▶ [Aim of the task] Exactly reproduce each line of the listing that follows.

▶ [Supplied data]
################
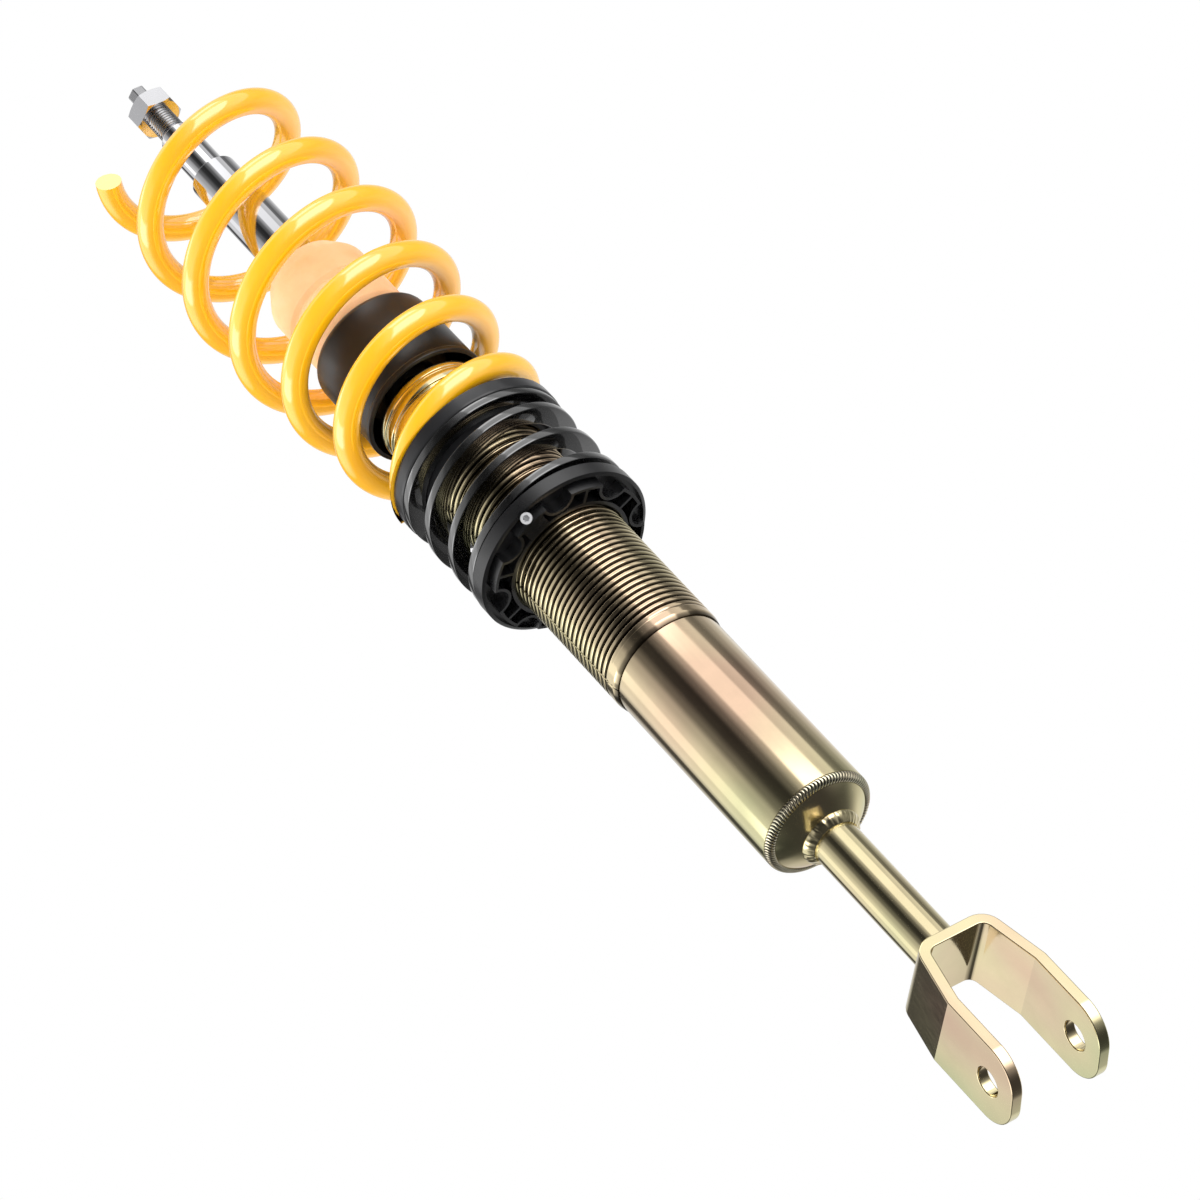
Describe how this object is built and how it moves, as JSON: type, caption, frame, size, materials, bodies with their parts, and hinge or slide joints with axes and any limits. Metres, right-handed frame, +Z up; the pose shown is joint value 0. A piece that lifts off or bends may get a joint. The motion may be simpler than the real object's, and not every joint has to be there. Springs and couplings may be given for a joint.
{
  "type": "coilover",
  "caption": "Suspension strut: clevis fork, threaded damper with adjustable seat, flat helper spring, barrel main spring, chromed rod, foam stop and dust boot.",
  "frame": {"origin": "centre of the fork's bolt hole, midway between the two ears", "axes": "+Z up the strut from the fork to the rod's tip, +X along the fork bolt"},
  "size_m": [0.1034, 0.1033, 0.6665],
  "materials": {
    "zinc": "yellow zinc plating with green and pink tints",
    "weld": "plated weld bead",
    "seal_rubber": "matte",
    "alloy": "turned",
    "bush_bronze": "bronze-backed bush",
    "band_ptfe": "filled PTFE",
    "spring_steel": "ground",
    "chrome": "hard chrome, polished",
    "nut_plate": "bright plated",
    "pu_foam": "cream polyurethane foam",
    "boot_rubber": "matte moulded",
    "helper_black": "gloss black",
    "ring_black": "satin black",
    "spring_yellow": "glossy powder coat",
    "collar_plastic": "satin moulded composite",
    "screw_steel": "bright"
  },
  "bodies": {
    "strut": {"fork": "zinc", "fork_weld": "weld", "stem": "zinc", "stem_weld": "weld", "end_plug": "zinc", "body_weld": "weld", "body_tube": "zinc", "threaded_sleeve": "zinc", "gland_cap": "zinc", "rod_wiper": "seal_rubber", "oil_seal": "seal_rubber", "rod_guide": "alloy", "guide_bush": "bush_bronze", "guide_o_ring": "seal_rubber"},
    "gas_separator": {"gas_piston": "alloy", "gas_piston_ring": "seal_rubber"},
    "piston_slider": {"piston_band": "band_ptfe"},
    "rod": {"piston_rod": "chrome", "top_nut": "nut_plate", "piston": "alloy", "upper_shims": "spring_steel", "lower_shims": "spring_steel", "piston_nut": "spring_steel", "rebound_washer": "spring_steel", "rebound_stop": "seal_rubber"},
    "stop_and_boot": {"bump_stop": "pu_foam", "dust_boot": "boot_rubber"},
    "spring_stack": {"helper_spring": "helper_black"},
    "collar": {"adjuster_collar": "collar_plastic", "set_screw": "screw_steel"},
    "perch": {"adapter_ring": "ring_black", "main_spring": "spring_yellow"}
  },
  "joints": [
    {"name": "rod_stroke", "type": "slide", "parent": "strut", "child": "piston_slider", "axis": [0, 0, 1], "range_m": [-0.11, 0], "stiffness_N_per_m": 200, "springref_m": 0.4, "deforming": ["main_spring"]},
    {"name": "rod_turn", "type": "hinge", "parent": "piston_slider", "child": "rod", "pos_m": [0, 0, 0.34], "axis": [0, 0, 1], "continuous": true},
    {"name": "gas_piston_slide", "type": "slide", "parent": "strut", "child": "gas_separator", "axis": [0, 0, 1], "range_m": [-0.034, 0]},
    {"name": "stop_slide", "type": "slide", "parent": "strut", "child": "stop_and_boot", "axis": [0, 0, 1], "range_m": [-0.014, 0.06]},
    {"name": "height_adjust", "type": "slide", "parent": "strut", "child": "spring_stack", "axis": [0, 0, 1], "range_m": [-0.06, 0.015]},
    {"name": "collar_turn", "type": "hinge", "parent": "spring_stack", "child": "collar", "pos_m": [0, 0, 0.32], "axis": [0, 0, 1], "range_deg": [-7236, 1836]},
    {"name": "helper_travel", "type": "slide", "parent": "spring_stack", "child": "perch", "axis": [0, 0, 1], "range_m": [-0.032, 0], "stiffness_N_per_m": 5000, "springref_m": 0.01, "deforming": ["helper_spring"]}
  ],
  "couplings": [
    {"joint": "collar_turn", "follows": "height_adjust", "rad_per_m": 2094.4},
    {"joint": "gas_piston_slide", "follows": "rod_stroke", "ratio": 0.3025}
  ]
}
################
▶ [Exercise solution]
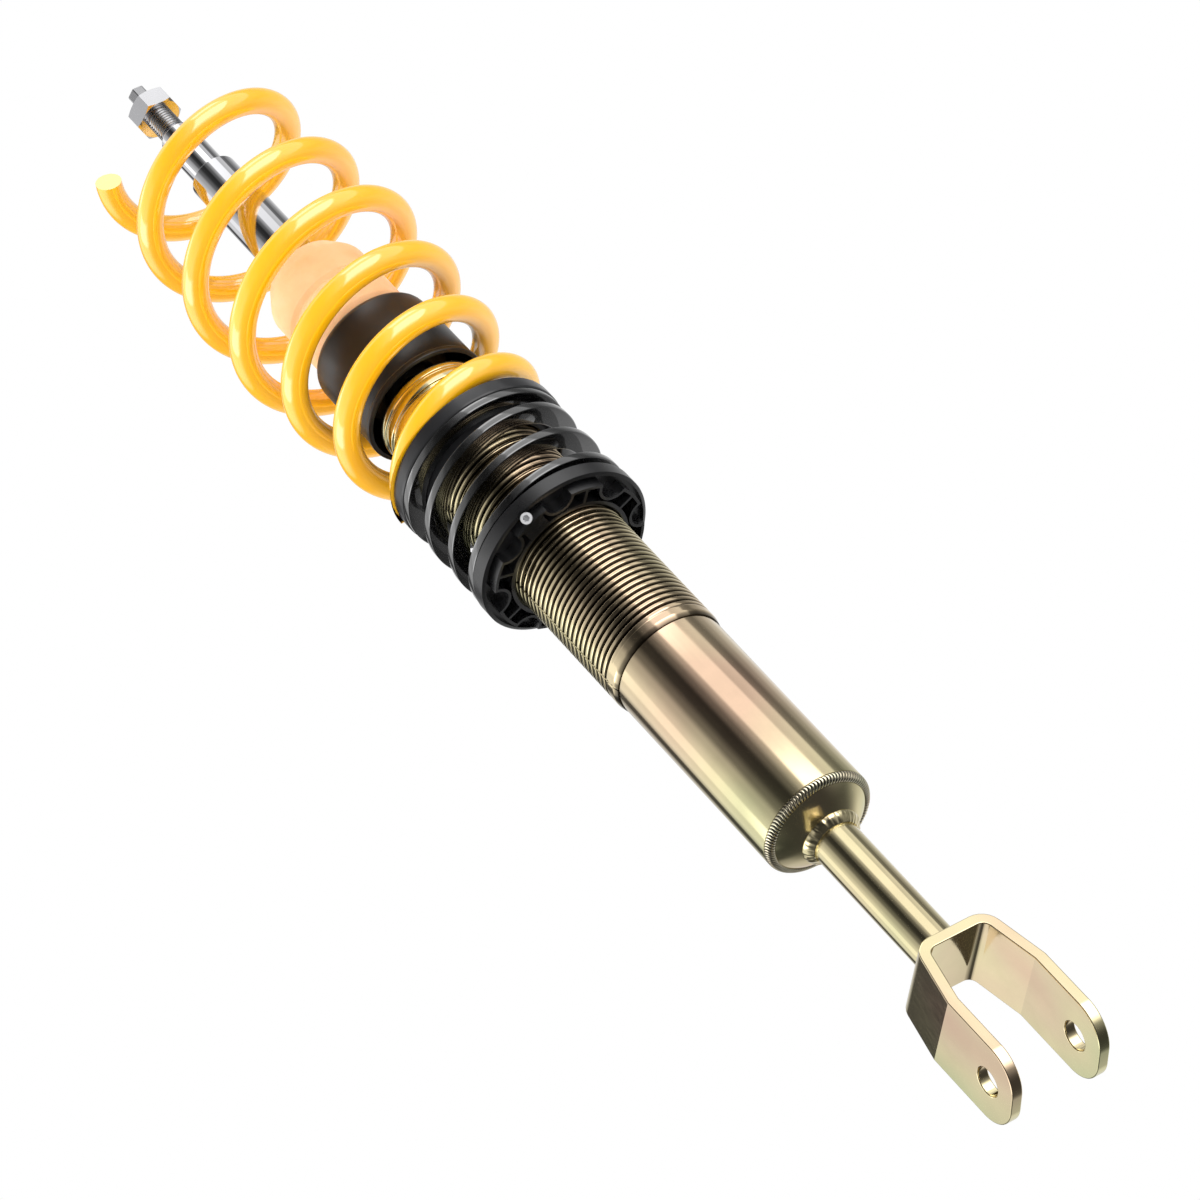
Describe how this object is built and how it moves, as JSON: type, caption, frame, size, materials, bodies with their parts, and hinge or slide joints with axes and any limits. Metres, right-handed frame, +Z up; the pose shown is joint value 0. A piece that lifts off or bends may get a joint. The motion may be simpler than the real object's, and not every joint has to be there. Springs and couplings may be given for a joint.
{
  "type": "coilover",
  "caption": "Suspension strut: clevis fork, threaded damper with adjustable seat, flat helper spring, barrel main spring, chromed rod, foam stop and dust boot.",
  "frame": {"origin": "centre of the fork's bolt hole, midway between the two ears", "axes": "+Z up the strut from the fork to the rod's tip, +X along the fork bolt"},
  "size_m": [0.1034, 0.1033, 0.6665],
  "materials": {
    "zinc": "yellow zinc plating with green and pink tints",
    "weld": "plated weld bead",
    "seal_rubber": "matte",
    "alloy": "turned",
    "bush_bronze": "bronze-backed bush",
    "band_ptfe": "filled PTFE",
    "spring_steel": "ground",
    "chrome": "hard chrome, polished",
    "nut_plate": "bright plated",
    "pu_foam": "cream polyurethane foam",
    "boot_rubber": "matte moulded",
    "helper_black": "gloss black",
    "ring_black": "satin black",
    "spring_yellow": "glossy powder coat",
    "collar_plastic": "satin moulded composite",
    "screw_steel": "bright"
  },
  "bodies": {
    "strut": {"fork": "zinc", "fork_weld": "weld", "stem": "zinc", "stem_weld": "weld", "end_plug": "zinc", "body_weld": "weld", "body_tube": "zinc", "threaded_sleeve": "zinc", "gland_cap": "zinc", "rod_wiper": "seal_rubber", "oil_seal": "seal_rubber", "rod_guide": "alloy", "guide_bush": "bush_bronze", "guide_o_ring": "seal_rubber"},
    "gas_separator": {"gas_piston": "alloy", "gas_piston_ring": "seal_rubber"},
    "piston_slider": {"piston_band": "band_ptfe"},
    "rod": {"piston_rod": "chrome", "top_nut": "nut_plate", "piston": "alloy", "upper_shims": "spring_steel", "lower_shims": "spring_steel", "piston_nut": "spring_steel", "rebound_washer": "spring_steel", "rebound_stop": "seal_rubber"},
    "stop_and_boot": {"bump_stop": "pu_foam", "dust_boot": "boot_rubber"},
    "spring_stack": {"helper_spring": "helper_black"},
    "collar": {"adjuster_collar": "collar_plastic", "set_screw": "screw_steel"},
    "perch": {"adapter_ring": "ring_black", "main_spring": "spring_yellow"}
  },
  "joints": [
    {"name": "rod_stroke", "type": "slide", "parent": "strut", "child": "piston_slider", "axis": [0, 0, 1], "range_m": [-0.11, 0], "stiffness_N_per_m": 200, "springref_m": 0.4, "deforming": ["main_spring"]},
    {"name": "rod_turn", "type": "hinge", "parent": "piston_slider", "child": "rod", "pos_m": [0, 0, 0.34], "axis": [0, 0, 1], "continuous": true},
    {"name": "gas_piston_slide", "type": "slide", "parent": "strut", "child": "gas_separator", "axis": [0, 0, 1], "range_m": [-0.034, 0]},
    {"name": "stop_slide", "type": "slide", "parent": "strut", "child": "stop_and_boot", "axis": [0, 0, 1], "range_m": [-0.014, 0.06]},
    {"name": "height_adjust", "type": "slide", "parent": "strut", "child": "spring_stack", "axis": [0, 0, 1], "range_m": [-0.06, 0.015]},
    {"name": "collar_turn", "type": "hinge", "parent": "spring_stack", "child": "collar", "pos_m": [0, 0, 0.32], "axis": [0, 0, 1], "range_deg": [-7236, 1836]},
    {"name": "helper_travel", "type": "slide", "parent": "spring_stack", "child": "perch", "axis": [0, 0, 1], "range_m": [-0.032, 0], "stiffness_N_per_m": 5000, "springref_m": 0.01, "deforming": ["helper_spring"]}
  ],
  "couplings": [
    {"joint": "collar_turn", "follows": "height_adjust", "rad_per_m": 2094.4},
    {"joint": "gas_piston_slide", "follows": "rod_stroke", "ratio": 0.3025}
  ]
}